I used to tell the following joke when I was a kid, to virtually anyone who would come by. The first script I’d ever memorized: “Once there was this guy, and his plane was on fire. So he pulled the cord and nothing came out but strings. Then he pulled the emergency spoke and nothing came out but strings. Then this BIIIIG FAT moth flew by, and it said ‘I can’t believe I ate the whooooole thing.’ ”

So I’m driving to work Monday morning – because on what other day would this happen? – along the gently winding double-yellow-line road through the wealthy woodland suburbs of Westchester. This is my secret back way to work that avoids highways with the first name “I-”. It’s a perfectly driveable little road. Very nice, actually, with gentle slopes, plenty of visibility, and large houses on vast spreads set well back from the road behind sturdy stone walls.

Sort of in the middle portion of this back road there’s a speed zone where the limit is 25 miles per hour; a speed limit I’d thought was reserved for nursing-home parking lots or golf courses. Shoot, there are toll booths you’re allowed to roll through at faster than 25 miles per hour. But I gather the plutocrats of [REDACTED] don’t want non-Lexii to bypass the highways at the expense of their early-morning serenity. So 25 it is.

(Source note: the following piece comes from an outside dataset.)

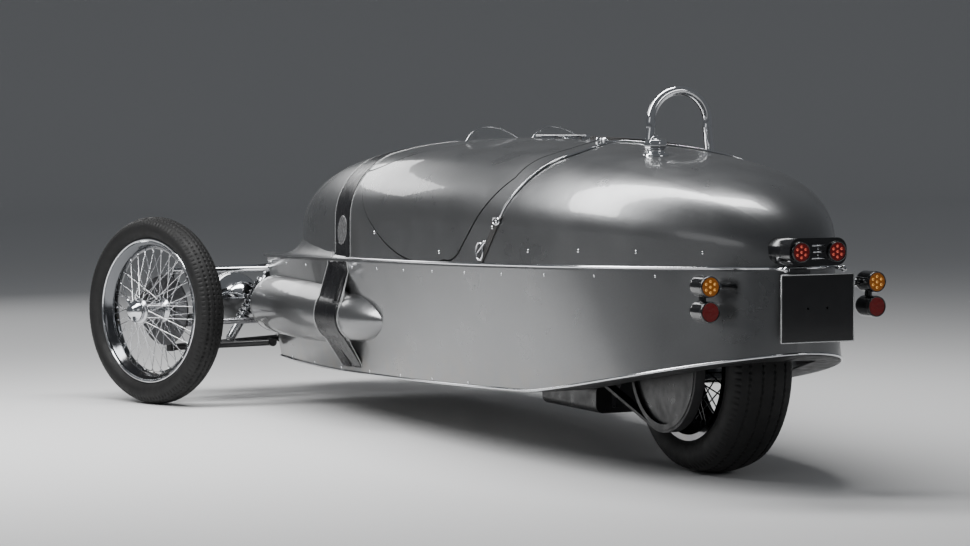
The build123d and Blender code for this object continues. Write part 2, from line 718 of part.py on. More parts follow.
front_parts = {}
for side, name in ((1, "left"), (-1, "right")):
    axis, centre = wheel_axis(side), wheel_centre(side)
    front_parts["tyre_" + name] = tyre(centre, axis, front_radius, front_width, front_bead, front_seat - 0.1)
    front_parts["wheel_" + name] = wire_wheel(centre, axis, front_bead - 0.1, front_seat, 44, 36, spoke_pairs)
    with BuildPart() as disc:
        turned(centre, axis, [(0, -36), (60, -36), (60, -40), (125, -40), (125, -47), (0, -47)])
    front_parts["brake_disc_" + name] = disc
    with BuildPart() as upright:
        top = point(side * king_x, king_at, king_high - boss_half - run_gap)
        low = point(side * king_x, king_at, king_low + boss_half + run_gap)
        rod(low, top, 17)
        middle = Vector(centre.X, centre.Y, centre.Z) - axis * stub
        rod(middle, centre - axis * (47 + run_gap), 24)
        back = Vector(-sin(steer_rest * pi / 180), cos(steer_rest * pi / 180), 0)
        heel = Vector(middle.X, middle.Y, arm_z)
        rod(heel, heel + back * (arm_length + 12), arm_radius)
    front_parts["upright_" + name] = upright

rear_axis = Vector(1, 0, 0)
rear_centre = point(0, wheelbase, rear_radius)
rear_tyre = tyre(rear_centre, rear_axis, rear_radius, rear_width, rear_bead, rear_seat - 0.1)
rear_wheel = wire_wheel(rear_centre, rear_axis, rear_bead - 0.1, rear_seat, 60, 60, 10)
with BuildPart() as drive_pulley:
    half = pulley_width / 2
    turned(rear_centre, rear_axis, [(0, 60), (70, 60), (70, pulley_x - 6), (pulley_radius - 14, pulley_x - 6),
                                    (pulley_radius - 14, pulley_x - half), (pulley_radius, pulley_x - half),
                                    (pulley_radius, pulley_x + half), (pulley_radius - 14, pulley_x + half),
                                    (pulley_radius - 14, pulley_x + 6), (0, pulley_x + 6)])

arm_rows = [                 # x of the arm, tube radius
    (196.0, 15.0),
    (-138.0, 15.0),
]
with BuildPart() as swing_arm:
    for arm_x, arm_tube in arm_rows:
        rod(point(arm_x, sprocket_at, sprocket_z), point(arm_x, wheelbase, rear_radius), arm_tube)
    rod(point(-160, sprocket_at, sprocket_z), point(-98.3, sprocket_at, sprocket_z), 24)
    rod(point(170, sprocket_at, sprocket_z), point(212, sprocket_at, sprocket_z), 24)
    rod(point(-152, wheelbase, rear_radius), point(-60 - run_gap, wheelbase, rear_radius), 22)
    rod(point(pulley_x + 6 + run_gap, wheelbase, rear_radius), point(212, wheelbase, rear_radius), 22)


def belt_loop(grow):
    """Outline round both pulleys, `grow` outside their faces."""
    with BuildSketch(Plane.YZ.offset(pulley_x - pulley_width / 2 + 2)) as loop:
        with Locations((place(wheelbase), rear_radius)):
            Circle(pulley_radius + grow)
        with Locations((place(sprocket_at), sprocket_z)):
            Circle(sprocket_radius + grow)
        make_hull()
    return loop.sketch


with BuildPart() as drive_belt:
    extrude(belt_loop(run_gap + belt_thick), amount=pulley_width - 4)
    extrude(belt_loop(run_gap), amount=pulley_width - 4, mode=Mode.SUBTRACT)

with BuildPart() as drive_unit:
    with BuildSketch(Plane.XZ.offset(-place(1740))):
        with Locations((0, 175)):
            RectangleRounded(300, 84, 24)
    extrude(amount=-350)
    add(tub_outer, mode=Mode.SUBTRACT)
    with BuildSketch(Plane.YZ.offset(-98)):
        with BuildLine():
            Polyline((place(2060), 150), (place(2110), 150), (place(sprocket_at + 10), sprocket_z - 20),
                     (place(sprocket_at), sprocket_z + 20), (place(bay_from + 4), sprocket_z + 20),
                     (place(bay_from + 4), 205), (place(2060), 205), close=True)
        make_face()
    extrude(amount=196)
    rod(point(-98, sprocket_at, sprocket_z), point(128, sprocket_at, sprocket_z), 25)
    rod(point(128, sprocket_at, sprocket_z), point(169.7, sprocket_at, sprocket_z), 12)
    rod(point(pulley_x - pulley_width / 2, sprocket_at, sprocket_z),
        point(pulley_x + pulley_width / 2, sprocket_at, sprocket_z), sprocket_radius)
    add(tub.part, mode=Mode.SUBTRACT)

bar_z, bar_width, bar_height, bar_corner = 647.0, 178.0, 74.0, 30.0
bar_from, lens_at = 2900.0, 3050.0
lamp_out, lamp_size, lens_thick = 56.0, 24.0, 7.0
with BuildPart() as tail_lamp_bar:
    with BuildSketch(Plane.XZ.offset(-place(bar_from))):
        with Locations((0, bar_z)):
            RectangleRounded(bar_width, bar_height, bar_corner)
    extrude(amount=-(lens_at - bar_from))
    add(body_outer, mode=Mode.SUBTRACT)

with BuildPart() as tail_lamps:
    with BuildSketch(Plane.XZ.offset(-place(lens_at))):
        with Locations((-lamp_out, bar_z), (lamp_out, bar_z)):
            Circle(lamp_size)
    extrude(amount=-lens_thick)

plate_z, plate_width, plate_height = 498.0, 228.0, 181.0
plate_bolt_x, plate_hole = 30.0, 3.2
plate_at, plate_thick = 3045.0, 4.0
bracket_from, bracket_size = 2940.0, 90.0
with BuildPart() as number_plate:
    with BuildSketch(Plane.XZ.offset(-place(plate_at))):
        with Locations((0, plate_z)):
            Rectangle(plate_width, plate_height)
        with Locations((-plate_bolt_x, plate_z), (plate_bolt_x, plate_z)):
            Circle(plate_hole, mode=Mode.SUBTRACT)
    extrude(amount=-plate_thick)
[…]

Now right in the center of this slow-mo zone, or slowmozone, as it will henceforth be called, is one of those gizmos that tells you how fast you’re going. I never read it, because who cares? But Monday morning, a mile past this gizmo, just at the clubhouse for the country club, there’s a cop standing at the side of the road, and he motions me to pull over.

And nothing. Came out. But strings.


What Passes for Adventure

To Build a Fire. The Old Man and the Sea. The Bear. My Drive Home from Work Tuesday Night.

My humble addition to the canon of Man v. Nature stories was a harrowing three-hour drive in ice and snow. Ordinarily, this would be nothing to 21st-century Man in his Honda Fit, for the roads are plowed and the salt potent, even on the hills of this country.

But this storm, like the Perfect Storm, timed itself, well, perfectly. So that when I realized I needed to leave work in Westchester at 4:43 in order to ever get home, the snainy snow was falling earnestly, meaningfully, literarily, on the living and the dead alike, as it were, so anyway I got in the car.

Long story short (and short story a favorite of English teachers), the roads sucked. The Taconic was bad, Route 6 and the Bear Mountain Parkway worse. I stopped twice to clear clotted ice from my windshield wipers (and for M&Ms, because they now have a kind with peanut butter in them, yum). The traffic circle at the foot of the Goat Trail resembled Cocytus -- except that, working my way up from there, it only got worse.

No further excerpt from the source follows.